Another interesting layer for species distribution is `layer_screengrid`:

In [None]:
Lifemap(iucn_extinct).layer_screengrid().show()

In our dataset we have a list of extinct species which are "leaves" of the tree. One thing we can do is compute the frequency of extinct species for each tree node, by aggregating the count along the branches.

We can compute this by using the `aggregate_count` function on our data:

In [None]:
from pylifemap import aggregate_count

iucn_extinct_agg = aggregate_count(iucn_extinct)
iucn_extinct_agg

We can visualize this new dataset with a `layer_points`. But it is more interesting visually if we make the size and the color of the points depend on their associated count. This is possible by using the `radius_col` and `fill_col` arguments:

In [None]:
Lifemap(iucn_extinct_agg).layer_points(radius_col="n", fill_col="n").show()
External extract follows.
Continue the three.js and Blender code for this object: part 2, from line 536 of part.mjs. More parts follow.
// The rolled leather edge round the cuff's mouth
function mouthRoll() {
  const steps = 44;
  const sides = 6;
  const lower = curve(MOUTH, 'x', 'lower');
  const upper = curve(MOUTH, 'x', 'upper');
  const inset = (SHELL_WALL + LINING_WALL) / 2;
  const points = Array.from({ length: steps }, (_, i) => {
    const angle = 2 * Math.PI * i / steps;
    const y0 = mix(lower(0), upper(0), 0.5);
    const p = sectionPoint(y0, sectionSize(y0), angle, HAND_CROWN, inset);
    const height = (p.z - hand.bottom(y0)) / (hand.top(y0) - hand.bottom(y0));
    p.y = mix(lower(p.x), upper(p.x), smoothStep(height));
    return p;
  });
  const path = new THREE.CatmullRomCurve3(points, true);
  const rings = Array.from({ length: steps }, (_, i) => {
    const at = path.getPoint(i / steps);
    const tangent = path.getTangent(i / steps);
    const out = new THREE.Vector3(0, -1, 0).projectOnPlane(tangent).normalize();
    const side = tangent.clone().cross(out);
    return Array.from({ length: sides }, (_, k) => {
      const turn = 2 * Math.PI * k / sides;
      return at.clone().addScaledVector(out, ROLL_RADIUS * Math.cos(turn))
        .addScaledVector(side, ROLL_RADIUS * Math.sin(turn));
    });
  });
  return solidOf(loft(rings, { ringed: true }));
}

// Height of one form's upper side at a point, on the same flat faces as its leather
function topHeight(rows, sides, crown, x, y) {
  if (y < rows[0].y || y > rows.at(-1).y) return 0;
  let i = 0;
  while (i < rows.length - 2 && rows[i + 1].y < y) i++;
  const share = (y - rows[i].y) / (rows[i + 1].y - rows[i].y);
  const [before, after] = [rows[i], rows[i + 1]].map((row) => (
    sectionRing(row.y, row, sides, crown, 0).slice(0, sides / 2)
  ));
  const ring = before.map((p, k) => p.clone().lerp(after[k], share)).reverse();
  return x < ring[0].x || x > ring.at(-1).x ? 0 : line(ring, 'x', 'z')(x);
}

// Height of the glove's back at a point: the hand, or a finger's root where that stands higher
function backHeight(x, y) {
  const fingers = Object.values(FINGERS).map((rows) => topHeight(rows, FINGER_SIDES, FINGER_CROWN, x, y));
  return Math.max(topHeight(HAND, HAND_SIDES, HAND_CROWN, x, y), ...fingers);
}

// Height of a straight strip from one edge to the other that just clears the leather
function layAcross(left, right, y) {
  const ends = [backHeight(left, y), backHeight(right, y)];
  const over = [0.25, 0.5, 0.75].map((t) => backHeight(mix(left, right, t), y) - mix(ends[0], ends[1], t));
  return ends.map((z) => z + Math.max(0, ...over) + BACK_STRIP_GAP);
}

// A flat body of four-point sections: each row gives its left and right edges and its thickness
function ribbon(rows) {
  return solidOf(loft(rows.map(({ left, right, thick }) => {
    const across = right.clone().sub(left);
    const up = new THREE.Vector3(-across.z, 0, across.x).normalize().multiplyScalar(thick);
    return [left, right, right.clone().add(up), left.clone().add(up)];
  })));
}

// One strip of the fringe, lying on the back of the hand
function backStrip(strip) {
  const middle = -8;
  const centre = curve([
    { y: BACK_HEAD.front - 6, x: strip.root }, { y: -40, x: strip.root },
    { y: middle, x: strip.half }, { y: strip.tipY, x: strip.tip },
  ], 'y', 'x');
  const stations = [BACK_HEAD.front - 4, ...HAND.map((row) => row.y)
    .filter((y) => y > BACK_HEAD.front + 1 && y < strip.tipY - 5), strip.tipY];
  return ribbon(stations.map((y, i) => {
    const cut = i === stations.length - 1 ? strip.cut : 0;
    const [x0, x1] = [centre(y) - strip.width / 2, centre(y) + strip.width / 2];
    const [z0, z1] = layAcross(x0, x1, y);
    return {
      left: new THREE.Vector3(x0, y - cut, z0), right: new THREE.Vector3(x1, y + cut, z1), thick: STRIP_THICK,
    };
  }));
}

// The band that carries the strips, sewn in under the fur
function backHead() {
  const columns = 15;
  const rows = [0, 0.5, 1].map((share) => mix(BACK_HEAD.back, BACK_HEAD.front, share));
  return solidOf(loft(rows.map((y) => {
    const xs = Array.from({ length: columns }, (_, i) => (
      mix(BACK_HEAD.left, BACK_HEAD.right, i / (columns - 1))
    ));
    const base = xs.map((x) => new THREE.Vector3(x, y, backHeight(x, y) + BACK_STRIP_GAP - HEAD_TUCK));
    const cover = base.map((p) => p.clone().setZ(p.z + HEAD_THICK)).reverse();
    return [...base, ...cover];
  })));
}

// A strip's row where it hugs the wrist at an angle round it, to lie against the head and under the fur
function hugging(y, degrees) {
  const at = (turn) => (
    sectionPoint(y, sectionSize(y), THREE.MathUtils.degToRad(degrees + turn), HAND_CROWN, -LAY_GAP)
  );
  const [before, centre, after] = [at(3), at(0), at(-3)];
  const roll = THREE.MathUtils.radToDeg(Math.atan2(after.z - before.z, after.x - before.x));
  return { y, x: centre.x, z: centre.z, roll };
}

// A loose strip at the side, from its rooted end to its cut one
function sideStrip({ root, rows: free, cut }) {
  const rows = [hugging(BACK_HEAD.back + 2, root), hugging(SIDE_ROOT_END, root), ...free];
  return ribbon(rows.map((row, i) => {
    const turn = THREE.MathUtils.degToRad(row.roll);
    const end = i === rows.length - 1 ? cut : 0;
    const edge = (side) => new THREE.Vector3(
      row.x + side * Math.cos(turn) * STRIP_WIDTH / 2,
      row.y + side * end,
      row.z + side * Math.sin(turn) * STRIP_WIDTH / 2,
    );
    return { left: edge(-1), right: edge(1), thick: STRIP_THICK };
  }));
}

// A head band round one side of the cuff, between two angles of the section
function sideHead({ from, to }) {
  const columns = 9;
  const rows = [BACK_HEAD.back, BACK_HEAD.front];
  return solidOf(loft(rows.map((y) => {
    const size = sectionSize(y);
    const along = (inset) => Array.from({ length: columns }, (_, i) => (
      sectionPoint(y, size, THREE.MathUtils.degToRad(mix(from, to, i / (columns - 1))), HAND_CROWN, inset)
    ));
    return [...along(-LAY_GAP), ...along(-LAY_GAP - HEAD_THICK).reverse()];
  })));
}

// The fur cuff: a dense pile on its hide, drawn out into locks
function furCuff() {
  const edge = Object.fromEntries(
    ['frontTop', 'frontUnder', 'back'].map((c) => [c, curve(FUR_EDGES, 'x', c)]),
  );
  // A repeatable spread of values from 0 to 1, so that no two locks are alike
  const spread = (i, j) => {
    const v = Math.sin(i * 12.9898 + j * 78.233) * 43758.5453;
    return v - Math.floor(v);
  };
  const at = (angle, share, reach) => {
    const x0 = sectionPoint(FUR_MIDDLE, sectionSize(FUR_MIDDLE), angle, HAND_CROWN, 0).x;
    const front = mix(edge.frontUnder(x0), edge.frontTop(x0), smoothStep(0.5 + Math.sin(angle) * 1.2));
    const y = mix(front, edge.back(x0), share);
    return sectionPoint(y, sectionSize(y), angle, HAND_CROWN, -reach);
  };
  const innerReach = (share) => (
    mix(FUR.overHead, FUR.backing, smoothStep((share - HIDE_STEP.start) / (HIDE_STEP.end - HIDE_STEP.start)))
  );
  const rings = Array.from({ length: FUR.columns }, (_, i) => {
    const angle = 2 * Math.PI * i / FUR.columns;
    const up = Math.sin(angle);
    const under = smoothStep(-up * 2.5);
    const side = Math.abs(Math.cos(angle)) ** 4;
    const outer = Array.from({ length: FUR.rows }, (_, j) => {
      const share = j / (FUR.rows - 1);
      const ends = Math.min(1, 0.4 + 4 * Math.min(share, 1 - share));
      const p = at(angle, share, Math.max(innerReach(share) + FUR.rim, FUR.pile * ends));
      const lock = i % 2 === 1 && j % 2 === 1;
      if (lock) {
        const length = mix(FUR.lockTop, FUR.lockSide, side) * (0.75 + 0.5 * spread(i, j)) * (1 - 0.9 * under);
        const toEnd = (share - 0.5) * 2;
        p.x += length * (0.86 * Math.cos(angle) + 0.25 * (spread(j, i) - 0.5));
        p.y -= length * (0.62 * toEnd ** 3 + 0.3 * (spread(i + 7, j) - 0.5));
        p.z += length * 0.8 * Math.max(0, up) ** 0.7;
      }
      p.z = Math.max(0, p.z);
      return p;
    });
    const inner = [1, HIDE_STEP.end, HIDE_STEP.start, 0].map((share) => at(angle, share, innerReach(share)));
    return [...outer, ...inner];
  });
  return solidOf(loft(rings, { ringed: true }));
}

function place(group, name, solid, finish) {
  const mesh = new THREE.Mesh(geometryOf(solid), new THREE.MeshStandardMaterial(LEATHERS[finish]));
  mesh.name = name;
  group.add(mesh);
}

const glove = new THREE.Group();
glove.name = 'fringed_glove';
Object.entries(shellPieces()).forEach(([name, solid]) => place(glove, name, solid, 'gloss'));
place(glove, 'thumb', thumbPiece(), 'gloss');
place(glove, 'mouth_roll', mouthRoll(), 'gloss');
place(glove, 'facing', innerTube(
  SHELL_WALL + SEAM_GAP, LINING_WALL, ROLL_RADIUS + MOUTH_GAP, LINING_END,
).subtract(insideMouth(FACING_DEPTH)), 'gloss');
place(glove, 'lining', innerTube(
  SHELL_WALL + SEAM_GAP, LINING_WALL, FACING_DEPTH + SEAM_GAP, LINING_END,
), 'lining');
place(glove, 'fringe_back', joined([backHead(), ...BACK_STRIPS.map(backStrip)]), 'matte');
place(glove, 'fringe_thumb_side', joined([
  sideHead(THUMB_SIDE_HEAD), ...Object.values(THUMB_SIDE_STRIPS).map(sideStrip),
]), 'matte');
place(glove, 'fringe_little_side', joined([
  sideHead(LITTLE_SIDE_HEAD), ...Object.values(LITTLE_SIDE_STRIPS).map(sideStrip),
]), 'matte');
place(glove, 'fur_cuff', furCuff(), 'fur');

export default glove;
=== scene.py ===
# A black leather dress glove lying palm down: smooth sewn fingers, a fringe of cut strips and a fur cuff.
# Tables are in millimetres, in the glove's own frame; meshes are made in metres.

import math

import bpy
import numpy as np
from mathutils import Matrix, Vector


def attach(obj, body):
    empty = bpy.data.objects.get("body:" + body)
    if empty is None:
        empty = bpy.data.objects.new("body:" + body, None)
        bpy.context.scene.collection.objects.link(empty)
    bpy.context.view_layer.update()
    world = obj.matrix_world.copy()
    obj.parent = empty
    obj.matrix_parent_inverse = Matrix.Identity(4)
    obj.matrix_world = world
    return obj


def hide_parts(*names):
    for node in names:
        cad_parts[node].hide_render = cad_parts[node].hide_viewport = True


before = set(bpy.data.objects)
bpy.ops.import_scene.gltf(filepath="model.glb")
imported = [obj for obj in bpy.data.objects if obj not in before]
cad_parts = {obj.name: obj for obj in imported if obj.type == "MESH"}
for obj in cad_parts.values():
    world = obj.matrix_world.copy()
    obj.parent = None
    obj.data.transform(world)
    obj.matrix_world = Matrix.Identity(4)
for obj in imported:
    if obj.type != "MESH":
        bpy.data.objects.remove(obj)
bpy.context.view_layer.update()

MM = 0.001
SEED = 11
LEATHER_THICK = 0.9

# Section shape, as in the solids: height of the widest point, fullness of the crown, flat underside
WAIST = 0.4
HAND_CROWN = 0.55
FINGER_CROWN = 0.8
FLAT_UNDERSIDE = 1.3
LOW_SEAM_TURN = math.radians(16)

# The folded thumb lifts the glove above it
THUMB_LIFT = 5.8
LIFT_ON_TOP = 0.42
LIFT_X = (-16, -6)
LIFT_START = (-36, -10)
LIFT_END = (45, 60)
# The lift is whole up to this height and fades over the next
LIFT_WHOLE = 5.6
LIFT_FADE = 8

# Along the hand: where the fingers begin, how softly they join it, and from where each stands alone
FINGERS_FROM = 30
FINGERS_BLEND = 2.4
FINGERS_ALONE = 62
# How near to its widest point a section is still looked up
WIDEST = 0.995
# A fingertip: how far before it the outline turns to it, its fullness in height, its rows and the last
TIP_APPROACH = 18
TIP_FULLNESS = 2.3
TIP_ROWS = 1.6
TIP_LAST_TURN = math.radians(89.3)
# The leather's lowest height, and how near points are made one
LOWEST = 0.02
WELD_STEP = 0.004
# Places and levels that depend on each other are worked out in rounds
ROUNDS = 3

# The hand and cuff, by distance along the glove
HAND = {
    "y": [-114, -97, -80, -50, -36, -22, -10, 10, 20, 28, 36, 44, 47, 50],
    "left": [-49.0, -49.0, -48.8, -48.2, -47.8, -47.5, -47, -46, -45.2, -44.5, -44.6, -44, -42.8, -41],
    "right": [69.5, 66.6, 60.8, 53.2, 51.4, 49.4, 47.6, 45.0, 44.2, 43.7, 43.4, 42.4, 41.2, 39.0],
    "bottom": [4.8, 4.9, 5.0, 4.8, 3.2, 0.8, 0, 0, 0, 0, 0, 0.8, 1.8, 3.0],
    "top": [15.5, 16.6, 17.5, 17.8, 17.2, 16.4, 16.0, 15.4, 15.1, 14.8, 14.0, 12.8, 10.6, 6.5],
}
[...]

And we can add a second layer to also color the branches depending on the species frequencies:

In [None]:
(
    Lifemap(iucn_extinct_agg)
    .layer_lines(width_col="n", color_col="n")
    .layer_points(radius_col="n", fill_col="n")
    .show()
)

## Visualizing a categorical variable

Instead of displaying the count of a specific status, we may want to try to visualize the repartition of the different status values in the full `iucn` dataset.
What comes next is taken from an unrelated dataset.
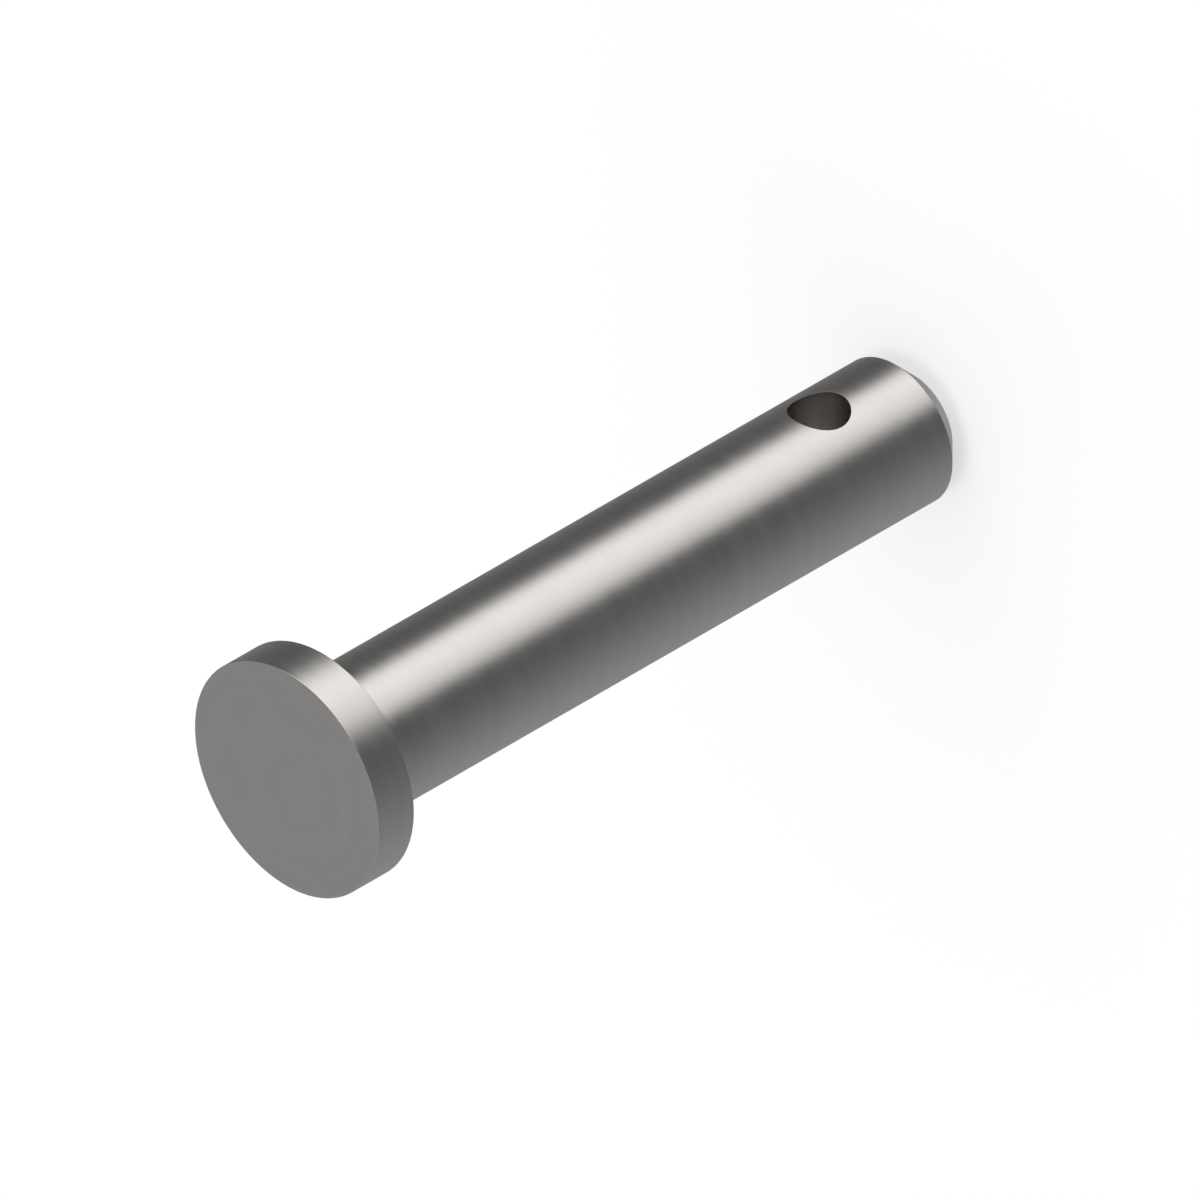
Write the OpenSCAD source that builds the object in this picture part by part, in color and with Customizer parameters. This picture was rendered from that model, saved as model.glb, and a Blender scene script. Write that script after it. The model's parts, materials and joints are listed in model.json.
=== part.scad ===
// Headed clevis pin for a hydraulic valve linkage, turned in one piece from steel bar.
// It stands on its tip, on the origin, with its head up and its cross hole along X.

/* [Head] */
// Diameter of the head
head_d = 12.9; // [11.5:0.1:16]
// Thickness of the head
head_h = 2.45; // [1.5:0.05:4]
// Edge break turned on both rims of the head, along each side
edge_break = 0.05; // [0.02:0.01:0.3]

/* [Shank] */
// Diameter of the shank
shank_d = 8; // [7:0.1:9]
// Length of the shank, from under the head to the tip
shank_l = 41.4; // [25:0.1:70]
// Radius of the fillet where the shank meets the head
neck_r = 0.3; // [0.1:0.05:0.6]
// Chamfer at the tip, along each side
tip_chamfer = 1.25; // [0.5:0.05:2]

/* [Split pin hole] */
// Diameter of the cross hole
hole_d = 3.2; // [2:0.1:4]
// Distance from the tip to the axis of the cross hole
hole_to_tip = 6.6; // [4.5:0.1:10]

/* [Hidden] */
// Facets of a full circle in the preview
$fn = 96;
// Length by which a cutting tool runs past the face that it leaves
overrun = 1;
head_r = head_d / 2;
shank_r = shank_d / 2;
total_l = shank_l + head_h;

// Half section of the shank: a bar with its lower corner cut at 45 degrees
module shank_section() {
    polygon([
        [0, 0],
        [shank_r - tip_chamfer, 0],
        [shank_r, tip_chamfer],
        [shank_r, shank_l],
        [0, shank_l]
    ]);
}

// Half section of the head: a disc with both rims broken
module head_section() {
    polygon([
        [0, shank_l],
        [head_r - edge_break, shank_l],
        [head_r, shank_l + edge_break],
        [head_r, total_l - edge_break],
        [head_r - edge_break, total_l],
        [0, total_l]
    ]);
}

// Half section of the fillet: the corner under the head, less a quarter circle
module neck_section() {
    difference() {
        translate([shank_r, shank_l - neck_r])
            square(neck_r);
        translate([shank_r + neck_r, shank_l - neck_r])
            circle(r = neck_r);
    }
}

// Everything that the lathe leaves, as one solid of revolution
module turned_blank() {
    rotate_extrude()
        union() {
            shank_section();
            head_section();
            neck_section();
        }
}

// Cross hole for the split pin, drilled along X right through the shank
module split_pin_hole() {
    translate([0, 0, hole_to_tip])
        rotate([0, 90, 0])
            cylinder(d = hole_d, h = shank_d + 2 * overrun, center = true);
}

module pin() {
    color("silver")
        difference() {
            turned_blank();
            split_pin_hole();
        }
}

pin();
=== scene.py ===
import json
from math import cos, pi, radians, sin

import bmesh
import bpy
import numpy as np
from mathutils import Matrix, Vector


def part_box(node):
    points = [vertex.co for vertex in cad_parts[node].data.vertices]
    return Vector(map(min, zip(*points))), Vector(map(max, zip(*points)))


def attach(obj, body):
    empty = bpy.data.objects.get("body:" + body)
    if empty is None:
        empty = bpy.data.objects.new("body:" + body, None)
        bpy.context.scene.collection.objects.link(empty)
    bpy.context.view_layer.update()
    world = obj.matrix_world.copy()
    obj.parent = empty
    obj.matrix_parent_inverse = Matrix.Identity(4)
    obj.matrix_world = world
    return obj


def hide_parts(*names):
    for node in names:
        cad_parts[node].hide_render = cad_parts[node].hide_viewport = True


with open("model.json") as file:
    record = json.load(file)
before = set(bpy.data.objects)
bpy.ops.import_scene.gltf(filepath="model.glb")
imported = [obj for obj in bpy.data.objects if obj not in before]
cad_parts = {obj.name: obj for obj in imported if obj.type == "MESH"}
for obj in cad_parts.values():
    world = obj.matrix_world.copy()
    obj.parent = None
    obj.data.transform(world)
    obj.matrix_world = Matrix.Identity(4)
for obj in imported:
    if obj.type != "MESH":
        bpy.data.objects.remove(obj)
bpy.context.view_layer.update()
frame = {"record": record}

mm = 0.001
micrometre = 0.001 * mm
mounts = {m["name"]: m for m in frame["record"]["mounts"]}
print("frame loaded")


def toLinear(hexColour):
    # sRGB hex to linear light, by the sRGB curve
    value = np.array([int(hexColour[i:i + 2], 16) for i in (0, 2, 4)]) / 255
    return np.where(value <= 0.04045, value / 12.92, ((value + 0.055) / 1.055) ** 2.4).tolist()


def addNode(tree, kind, settings, inputs):
    # adds one node: settings are its properties, inputs are plain values or the sockets linked to it
    node = tree.nodes.new(kind)
    for name, value in settings.items():
        setattr(node, name, value)
    for name, value in inputs.items():
        if isinstance(value, bpy.types.NodeSocket):
            tree.links.new(value, node.inputs[name])
        else:
            node.inputs[name].default_value = value
    return node


# The pin's sizes come from the frame: its box and its mounts

shankFit, holeFit = mounts["shank"], mounts["cross_hole"]
halfShank = shankFit["dims"]["length_mm"] * mm / 2
pin = {
    "headRadius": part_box("pin")[1].x,
    "length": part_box("pin")[1].z,
    "underHead": mounts["under_head"]["pos_m"][2],
    "shankRadius": shankFit["dims"]["r_mm"] * mm,
    "chamfer": shankFit["pos_m"][2] - halfShank,    # its height, and its width at 45 degrees
    "neckTop": shankFit["pos_m"][2] + halfShank,    # where the fillet starts
    "holeRadius": holeFit["dims"]["r_mm"] * mm,
    "holeHeight": holeFit["pos_m"][2],
    "edgeRound": 0.025 * mm,    # every turned edge
    "holeRound": 0.01 * mm,     # both mouths of the cross hole
    "facets": 256,              # round the axis
    "tipArc": 6,                # steps along each rounded edge of the tip
    "headArc": 8,               # and of the head and its fillet
    "squareAngle": pi / 4,      # half the angle of the square of shank round a mouth
    "squareHalf": 3.2 * mm,     # half the height of that square
    "squareRows": 16,           # from a mouth to the sides of its square
    "rowCrowding": 1.5,         # power that draws those rows towards the mouth
    "mouthRows": 5,             # across the rounded edge of a mouth
    "boreRows": 12,             # from a mouth to the middle of the bore
    "weld": 0.001 * mm,         # points nearer than this become one
}
squareSteps = round(pin["facets"] * pin["squareAngle"] / pi)     # along each side of the square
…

To do this we could color the points according to the status value. This can be done with the `fill_col` argument:


In [None]:
Lifemap(iucn).layer_points(fill_col="status", opacity=.2).show()

Another possibility is to make an another aggregation along the tree branches, this time to compute the frequencies of the different statuses at each node. This can ben done with the `aggregate_cat` function.

In [None]:
from pylifemap import aggregate_freq

iucn_agg = aggregate_freq(iucn, "status")

We can then visualize this data as a series of donut charts. You can click on a chart to display a popup with more informations:

In [None]:
Lifemap(iucn_agg).layer_donuts("status").show()